WHAT IS NEEDED: Every line must be returned precisely as it is written.

DATA SHOWN:
——

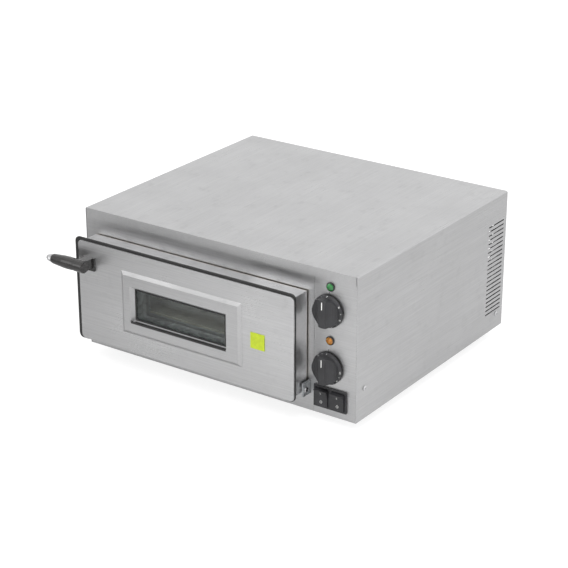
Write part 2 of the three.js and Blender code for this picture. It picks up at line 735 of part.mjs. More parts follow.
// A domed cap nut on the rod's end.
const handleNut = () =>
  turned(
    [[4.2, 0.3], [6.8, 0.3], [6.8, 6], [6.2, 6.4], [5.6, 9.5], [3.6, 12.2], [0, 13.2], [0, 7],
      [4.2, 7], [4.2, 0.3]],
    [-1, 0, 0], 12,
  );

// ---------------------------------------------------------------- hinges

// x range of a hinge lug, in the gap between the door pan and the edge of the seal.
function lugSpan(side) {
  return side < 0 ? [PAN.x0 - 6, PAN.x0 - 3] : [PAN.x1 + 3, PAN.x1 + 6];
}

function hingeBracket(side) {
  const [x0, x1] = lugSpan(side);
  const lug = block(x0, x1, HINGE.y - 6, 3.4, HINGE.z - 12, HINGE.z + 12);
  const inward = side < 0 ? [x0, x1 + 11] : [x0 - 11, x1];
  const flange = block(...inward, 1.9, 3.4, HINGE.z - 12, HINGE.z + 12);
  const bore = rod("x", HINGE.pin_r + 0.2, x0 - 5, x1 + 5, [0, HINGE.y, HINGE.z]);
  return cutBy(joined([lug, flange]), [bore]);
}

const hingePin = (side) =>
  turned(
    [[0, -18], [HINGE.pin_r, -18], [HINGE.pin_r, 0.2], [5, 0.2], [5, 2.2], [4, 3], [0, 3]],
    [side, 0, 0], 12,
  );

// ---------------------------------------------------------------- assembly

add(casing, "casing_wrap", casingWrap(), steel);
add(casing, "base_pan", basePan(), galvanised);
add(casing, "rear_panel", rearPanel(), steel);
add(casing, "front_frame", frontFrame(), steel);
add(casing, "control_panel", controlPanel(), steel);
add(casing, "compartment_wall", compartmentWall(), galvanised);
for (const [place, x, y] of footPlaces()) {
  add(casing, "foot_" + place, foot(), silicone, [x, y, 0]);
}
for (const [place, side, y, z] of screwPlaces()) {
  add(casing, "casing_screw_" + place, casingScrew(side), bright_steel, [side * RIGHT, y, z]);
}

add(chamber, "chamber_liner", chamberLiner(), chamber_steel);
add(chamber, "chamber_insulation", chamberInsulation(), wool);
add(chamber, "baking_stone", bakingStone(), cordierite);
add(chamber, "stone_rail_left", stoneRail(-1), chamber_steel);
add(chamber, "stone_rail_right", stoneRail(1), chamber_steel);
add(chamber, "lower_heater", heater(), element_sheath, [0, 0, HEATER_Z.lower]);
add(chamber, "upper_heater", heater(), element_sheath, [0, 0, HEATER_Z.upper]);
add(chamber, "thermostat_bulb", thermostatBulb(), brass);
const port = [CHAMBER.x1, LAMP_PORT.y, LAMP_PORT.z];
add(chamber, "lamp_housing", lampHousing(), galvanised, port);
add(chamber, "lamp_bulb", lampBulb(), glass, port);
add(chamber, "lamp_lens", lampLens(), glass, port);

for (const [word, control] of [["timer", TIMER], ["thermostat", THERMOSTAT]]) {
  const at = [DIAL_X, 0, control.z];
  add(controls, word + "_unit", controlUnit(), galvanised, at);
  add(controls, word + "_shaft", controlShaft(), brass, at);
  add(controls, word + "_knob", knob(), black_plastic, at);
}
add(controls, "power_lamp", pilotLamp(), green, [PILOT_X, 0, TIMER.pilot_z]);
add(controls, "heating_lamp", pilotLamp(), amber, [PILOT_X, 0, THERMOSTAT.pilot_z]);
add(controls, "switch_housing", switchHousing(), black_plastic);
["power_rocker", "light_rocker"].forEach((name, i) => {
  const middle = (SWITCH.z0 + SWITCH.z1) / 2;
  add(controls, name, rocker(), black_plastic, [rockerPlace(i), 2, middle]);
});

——

SOLUTION FOR THIS TASK:
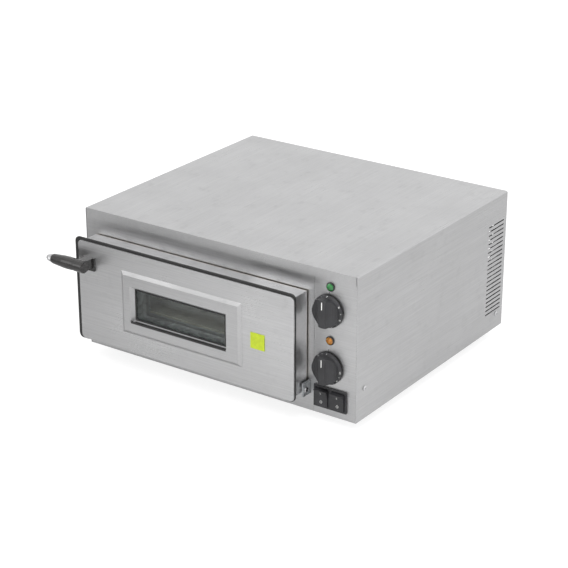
Write part 2 of the three.js and Blender code for this picture. It picks up at line 735 of part.mjs. More parts follow.
// A domed cap nut on the rod's end.
const handleNut = () =>
  turned(
    [[4.2, 0.3], [6.8, 0.3], [6.8, 6], [6.2, 6.4], [5.6, 9.5], [3.6, 12.2], [0, 13.2], [0, 7],
      [4.2, 7], [4.2, 0.3]],
    [-1, 0, 0], 12,
  );

// ---------------------------------------------------------------- hinges

// x range of a hinge lug, in the gap between the door pan and the edge of the seal.
function lugSpan(side) {
  return side < 0 ? [PAN.x0 - 6, PAN.x0 - 3] : [PAN.x1 + 3, PAN.x1 + 6];
}

function hingeBracket(side) {
  const [x0, x1] = lugSpan(side);
  const lug = block(x0, x1, HINGE.y - 6, 3.4, HINGE.z - 12, HINGE.z + 12);
  const inward = side < 0 ? [x0, x1 + 11] : [x0 - 11, x1];
  const flange = block(...inward, 1.9, 3.4, HINGE.z - 12, HINGE.z + 12);
  const bore = rod("x", HINGE.pin_r + 0.2, x0 - 5, x1 + 5, [0, HINGE.y, HINGE.z]);
  return cutBy(joined([lug, flange]), [bore]);
}

const hingePin = (side) =>
  turned(
    [[0, -18], [HINGE.pin_r, -18], [HINGE.pin_r, 0.2], [5, 0.2], [5, 2.2], [4, 3], [0, 3]],
    [side, 0, 0], 12,
  );

// ---------------------------------------------------------------- assembly

add(casing, "casing_wrap", casingWrap(), steel);
add(casing, "base_pan", basePan(), galvanised);
add(casing, "rear_panel", rearPanel(), steel);
add(casing, "front_frame", frontFrame(), steel);
add(casing, "control_panel", controlPanel(), steel);
add(casing, "compartment_wall", compartmentWall(), galvanised);
for (const [place, x, y] of footPlaces()) {
  add(casing, "foot_" + place, foot(), silicone, [x, y, 0]);
}
for (const [place, side, y, z] of screwPlaces()) {
  add(casing, "casing_screw_" + place, casingScrew(side), bright_steel, [side * RIGHT, y, z]);
}

add(chamber, "chamber_liner", chamberLiner(), chamber_steel);
add(chamber, "chamber_insulation", chamberInsulation(), wool);
add(chamber, "baking_stone", bakingStone(), cordierite);
add(chamber, "stone_rail_left", stoneRail(-1), chamber_steel);
add(chamber, "stone_rail_right", stoneRail(1), chamber_steel);
add(chamber, "lower_heater", heater(), element_sheath, [0, 0, HEATER_Z.lower]);
add(chamber, "upper_heater", heater(), element_sheath, [0, 0, HEATER_Z.upper]);
add(chamber, "thermostat_bulb", thermostatBulb(), brass);
const port = [CHAMBER.x1, LAMP_PORT.y, LAMP_PORT.z];
add(chamber, "lamp_housing", lampHousing(), galvanised, port);
add(chamber, "lamp_bulb", lampBulb(), glass, port);
add(chamber, "lamp_lens", lampLens(), glass, port);

for (const [word, control] of [["timer", TIMER], ["thermostat", THERMOSTAT]]) {
  const at = [DIAL_X, 0, control.z];
  add(controls, word + "_unit", controlUnit(), galvanised, at);
  add(controls, word + "_shaft", controlShaft(), brass, at);
  add(controls, word + "_knob", knob(), black_plastic, at);
}
add(controls, "power_lamp", pilotLamp(), green, [PILOT_X, 0, TIMER.pilot_z]);
add(controls, "heating_lamp", pilotLamp(), amber, [PILOT_X, 0, THERMOSTAT.pilot_z]);
add(controls, "switch_housing", switchHousing(), black_plastic);
["power_rocker", "light_rocker"].forEach((name, i) => {
  const middle = (SWITCH.z0 + SWITCH.z1) / 2;
  add(controls, name, rocker(), black_plastic, [rockerPlace(i), 2, middle]);
});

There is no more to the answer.